Dagster pipelines are defined declaratively. Each @asset function declares its dependencies through function parameters. The dependency graph is inferred from the code, not manually specified. For ML pipelines with clear data dependencies (raw data -> features -> training data -> model -> evaluation), this declarative style maps naturally to the workflow.

Local Development and Testing

Airflow requires a running Airflow instance (scheduler, webserver, database) for development. Testing individual tasks in isolation is possible but requires mocking the Airflow context. Integration testing a full DAG requires the Airflow infrastructure.

Dagster assets are plain Python functions. They can be tested locally with standard pytest, without any Dagster infrastructure. You call the function, pass test inputs, and assert the outputs. This makes TDD practical for pipeline development and significantly reduces the development feedback loop.

Configuration and Parameterization

Airflow uses Variables (global key-value store) and Connections (external system credentials) for configuration. These are stored in the Airflow metadata database and managed through the UI or CLI.

Dagster uses a structured config system with Pydantic-style schemas. Configuration is validated at launch time, not at runtime. This catches configuration errors before the pipeline runs, not 30 minutes into a training job.

ML-Specific Considerations

Experiment Tracking

Neither tool provides built-in experiment tracking, but integration patterns differ. Airflow teams typically integrate MLflow or Weights & Biases through custom operators. Dagster teams integrate through resources (dependency-injected clients), which is cleaner for testing because resources can be swapped with mocks.

Feature Engineering

Dagster’s asset model maps well to feature engineering workflows. Each feature group is an asset with declared dependencies on raw data assets. The asset graph visualizes the full feature lineage, and Dagster can selectively re-materialize specific features when upstream data changes.

Airflow handles feature engineering as task sequences. The lineage is implicit in the DAG structure but is not tied to the data objects themselves.

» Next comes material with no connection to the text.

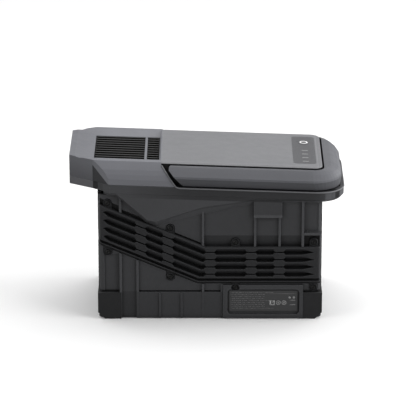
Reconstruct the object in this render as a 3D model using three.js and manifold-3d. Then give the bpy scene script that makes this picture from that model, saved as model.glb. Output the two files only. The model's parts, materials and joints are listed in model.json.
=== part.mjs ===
// Portable power station: a deep battery box under a wider cap with a swing-up carrying handle.
//
// Units are millimetres. +X is to the right, +Y to the back and +Z up. The origin is on the ground under the
// middle of the object: the parts are laid out from a line close by, and then moved together at the end.
// The cap falls gently from left to right: cap parts are drawn level and then sheared, so that every cap
// height below is the height over x = 0.
import * as THREE from "three";
import { mergeVertices } from "three/addons/utils/BufferGeometryUtils.js";
import Module from "manifold-3d";

const wasm = await Module();
wasm.setup();

// ---------------------------------------------------------------- driving dimensions

const GAP = 0.3; // between separate pieces that touch
const ROUND = 6; // half the steps in a quarter turn of the large corners
const FRONT = -1; // side signs along Y
const REAR = 1;
const SIDES = { front: FRONT, rear: REAR };

// Battery box.
const BOX = { left: -108, right: 112, half: 58, corner: 6, bottom: 1 };
const BOX_MID = (BOX.left + BOX.right) / 2;
const CAVITY = { left: -105, right: 109, half: 53, floor: 4 };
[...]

Model Training and Evaluation

Both tools can orchestrate training jobs. Dagster’s advantage is partition-aware assets: you can define a model asset that is partitioned by training date, and Dagster will manage the relationship between training data partitions and model partitions.

Data Quality

Dagster has built-in asset checks that validate data quality as part of the materialization process. Failed checks can prevent downstream assets from running. Airflow requires external tools (Great Expectations, dbt tests) orchestrated as separate tasks.

When to Choose Airflow

  • Existing Airflow investment with established DAGs and team expertise
  • Heavy use of Airflow’s operator ecosystem (300+ providers)
  • Preference for managed offerings (MWAA is mature and widely deployed)
  • Task-centric workflows where the asset abstraction adds little value
  • Organizations where Airflow is the enterprise standard

When to Choose Dagster

  • Greenfield ML pipeline projects with no existing orchestrator
  • Teams that value local testing and fast development feedback
  • Asset-centric workflows where data lineage and selective recomputation matter
  • Projects with complex partitioning requirements (multi-dimensional partitions)
  • Teams that want built-in data quality checks integrated with orchestration

Migration Considerations

Migrating from Airflow to Dagster is non-trivial but incremental. Dagster provides an airflow-dagster integration that wraps existing Airflow DAGs as Dagster assets, allowing gradual migration. New pipelines are built in Dagster while existing Airflow DAGs continue to run, reducing migration risk.